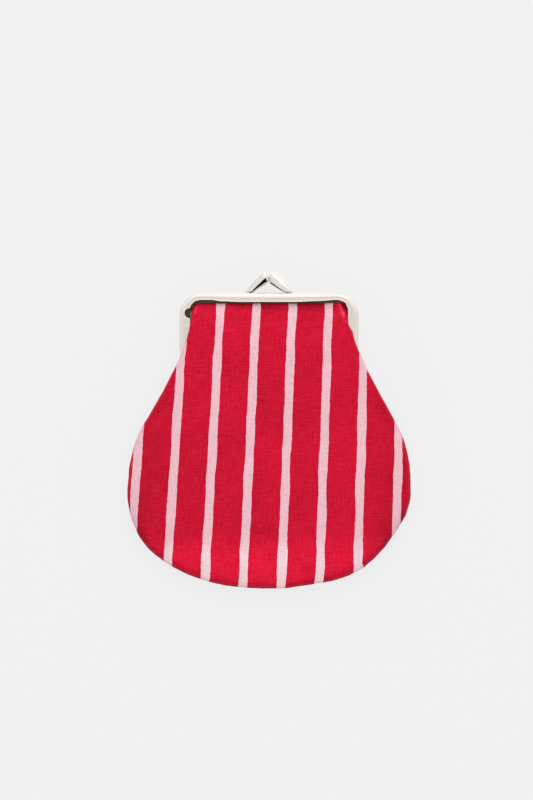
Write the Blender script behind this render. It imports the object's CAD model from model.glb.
"""The looks of a kiss-lock coin purse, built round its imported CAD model.

The purse lies closed on its back. X runs across it, Y from its round bottom up to the clasp, and Z up from
the floor. Heights called levels are measured from the plane where the two halves of the frame meet.
"""

import math
from contextlib import contextmanager

import bmesh
import bpy
from bpy.props import FloatProperty, FloatVectorProperty, IntProperty, PointerProperty
from mathutils import Matrix, Vector, noise


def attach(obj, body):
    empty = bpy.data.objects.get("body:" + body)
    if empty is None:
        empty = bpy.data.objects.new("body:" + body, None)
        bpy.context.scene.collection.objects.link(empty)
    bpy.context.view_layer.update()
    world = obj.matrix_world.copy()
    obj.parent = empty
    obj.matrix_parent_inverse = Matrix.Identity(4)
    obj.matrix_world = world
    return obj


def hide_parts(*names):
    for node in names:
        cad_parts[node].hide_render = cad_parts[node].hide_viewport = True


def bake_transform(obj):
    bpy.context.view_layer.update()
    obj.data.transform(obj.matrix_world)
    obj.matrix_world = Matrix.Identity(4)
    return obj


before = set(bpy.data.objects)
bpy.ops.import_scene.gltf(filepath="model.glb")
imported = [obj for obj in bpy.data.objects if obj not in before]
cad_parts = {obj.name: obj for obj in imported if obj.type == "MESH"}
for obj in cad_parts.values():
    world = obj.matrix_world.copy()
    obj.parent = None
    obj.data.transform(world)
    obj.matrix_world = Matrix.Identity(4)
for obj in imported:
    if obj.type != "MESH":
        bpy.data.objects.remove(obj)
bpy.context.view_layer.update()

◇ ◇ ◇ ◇

### Your objective
Extract exactly the leading lines of the data, stopping at and including the line with "bpy.context.scene.collection.objects.link(empty)".

### Solution to this exercise
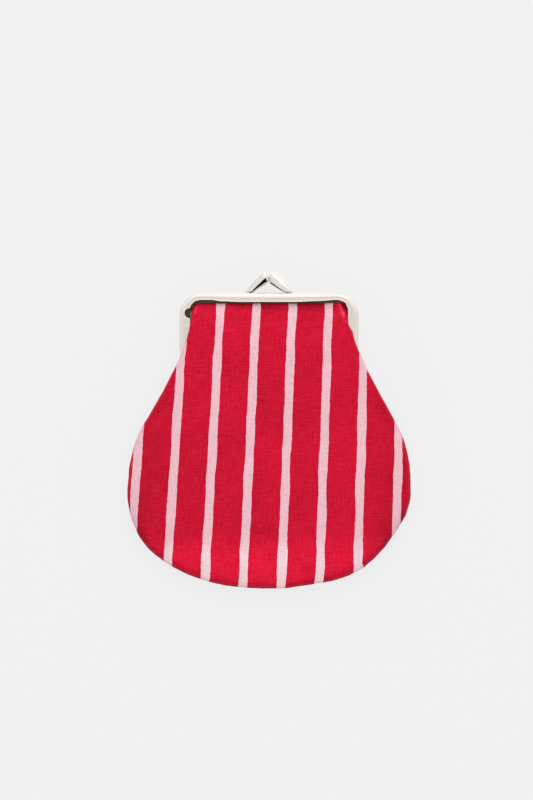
Write the Blender script behind this render. It imports the object's CAD model from model.glb.
"""The looks of a kiss-lock coin purse, built round its imported CAD model.

The purse lies closed on its back. X runs across it, Y from its round bottom up to the clasp, and Z up from
the floor. Heights called levels are measured from the plane where the two halves of the frame meet.
"""

import math
from contextlib import contextmanager

import bmesh
import bpy
from bpy.props import FloatProperty, FloatVectorProperty, IntProperty, PointerProperty
from mathutils import Matrix, Vector, noise


def attach(obj, body):
    empty = bpy.data.objects.get("body:" + body)
    if empty is None:
        empty = bpy.data.objects.new("body:" + body, None)
        bpy.context.scene.collection.objects.link(empty)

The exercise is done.